We see with far more than our eyes. That point was made so clear last week when I spoke with a man whose wife died and was going through memorabilia from their years together. He found an anniversary card that said, “I fell in love with you in a heartbeat! I have the rest of my life to tell you why!” When we are embraced by the love of others who are so good, whose very presence is life giving, we are filled with joy, humility, wonder, and gratitude. We are inspired to love them back just as intensely. That is exactly what Jesus is calling us to ponder in today’s Gospel. He is doing far more than telling us to obey the ten commandments. That is only the first step, a very basic step. The next step is to be led to love God as He loves us. Does His presence in our lives fill us with joy, humility, wonder, and gratitude? Are we inspired to love Him and our neighbor as He loves us? We don’t have one relationship with God and another with others and the rest of the world. In a previous column I quoted a meditation from a book of reflections by Henri Nouwen entitled “You Are The Beloved.” A recent reflection called “Passionately in Love with God” offered this food for thought about loving God and our neighbor: “All the great saints in history about whom I have read have been people who were so passionately in love with God that they were completely free to love other people in a deep, affective way, without any strings attached. True charity is gratuitous love, a love that gives gratuitously and receives gratuitously. It is following the first commandment that asks us to give everything we have to God and that makes the second commandment possible... We are touching on the source of much suffering in our contemporary society. We have such a need for love that we often expect from our fellow human beings something that only God can give, and then we quickly end up being angry, resentful, lustful, and sometimes even violent. As soon as the first commandment is no longer truly the first, our society moves to the edge of self-destruction.

It is almost impossible to live in a media-free way in our country. Election time is upon us. As much as all candidates are touting their accomplishments and visions for us, they are devoting as much, if not more, energy to degrading their opponents. Have our differences of opinion and visions become so ironclad that we cannot work together?

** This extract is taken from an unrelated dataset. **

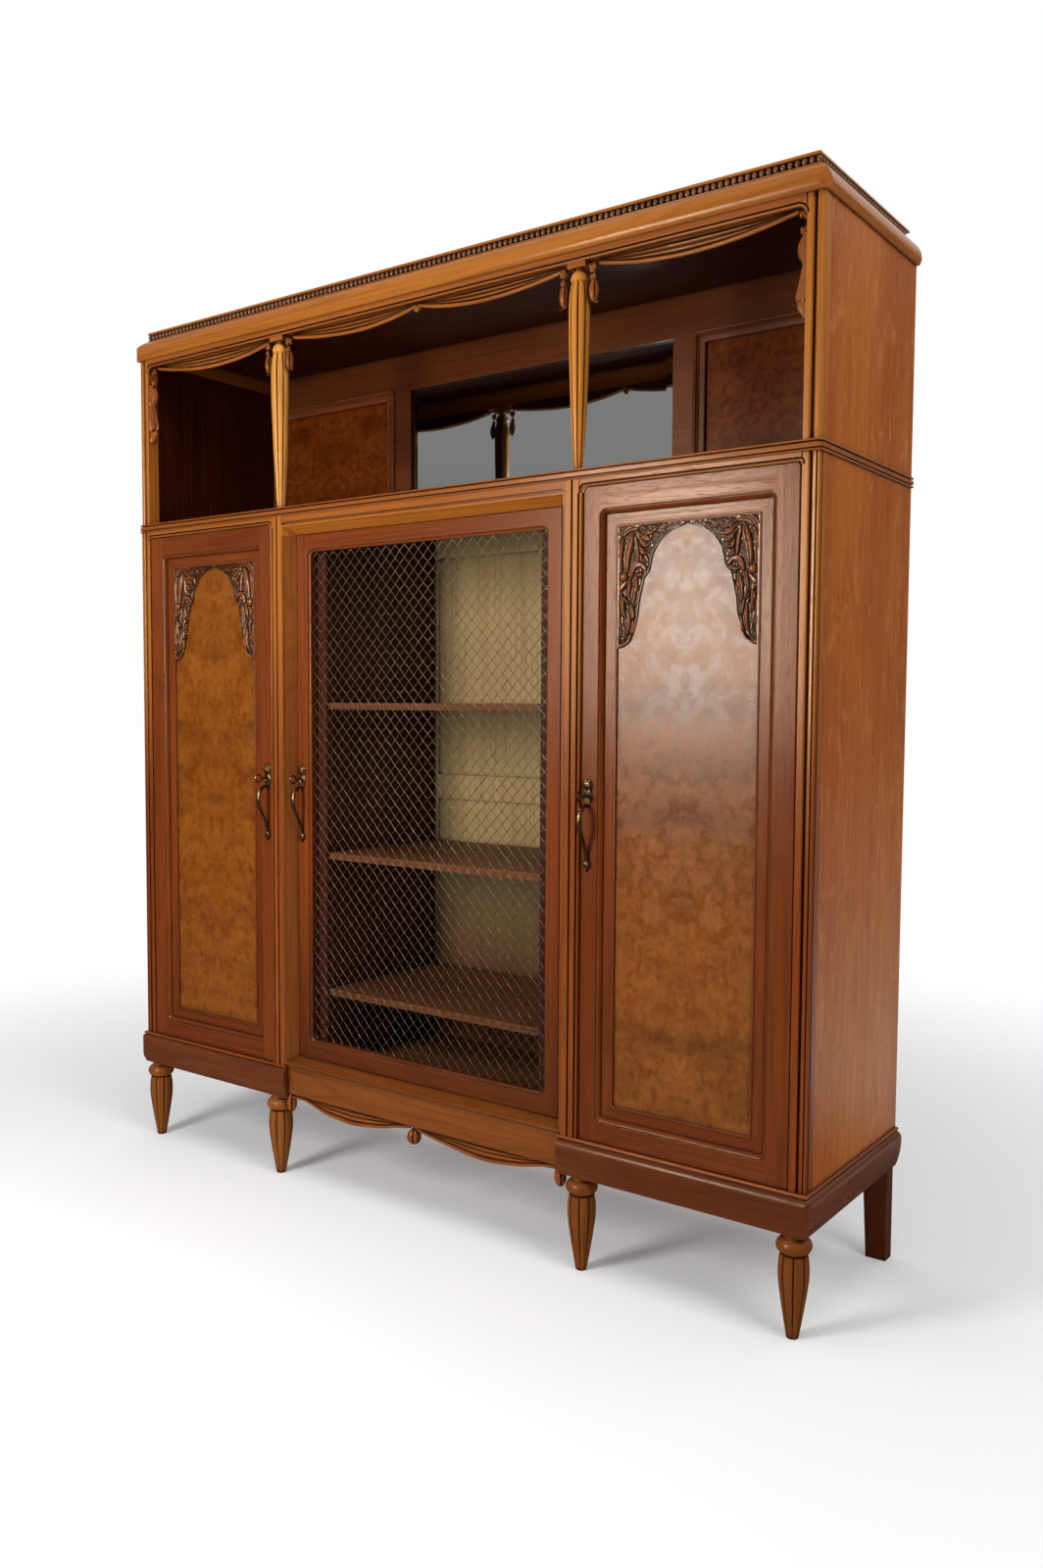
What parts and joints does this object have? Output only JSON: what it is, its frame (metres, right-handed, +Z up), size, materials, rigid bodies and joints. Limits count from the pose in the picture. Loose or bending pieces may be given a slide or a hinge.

It seems that is so in our government today. Evil has infiltrated our national spirit and has put us at odds with one another. The fruit is the anger, disrespect, and vicious words we speak to one another. Sadly this has seeped into the way we deal with one another at almost every level of encounter. We do not believe what we have printed on every denomination of money: In God we trust! Trust in God opens our minds and hearts to His patience, love, mercy, gratitude, and humility. That in turn enables and inspires us to seek peace and reconciliation with one another. Key of course is embracing the basic truths given to us in the Ten Commandments. Once we substitute behaviors that are in direct opposition to our life with God and one another, we experience the atmosphere that is prevalent in our nation today. To turn away from God is to think we are smarter than God and we put ourselves on the road to chaos.

I encourage everyone who votes to prepare not just by looking at the issues or blindly following party lines, but to do two things: before you start on your way to the polls take some quiet time to say one Our Father slowly and reflectively. Then pray the Litany of Trust which is printed below. This beautiful Litany was composed by one of the Sisters of Life and focuses on the power trust in God gives to us. There are two simple responses: “Deliver me, Jesus” and “Jesus, I trust in you.”

Trust in God leads us to live the words of today’s Gospel: “Hear, O Israel! The Lord our God is the Lord alone! You shall love the Lord your God with all your heart, with all your soul, with all you mind, and with all your strength. The second is this: You shall love your neighbor as yourself.”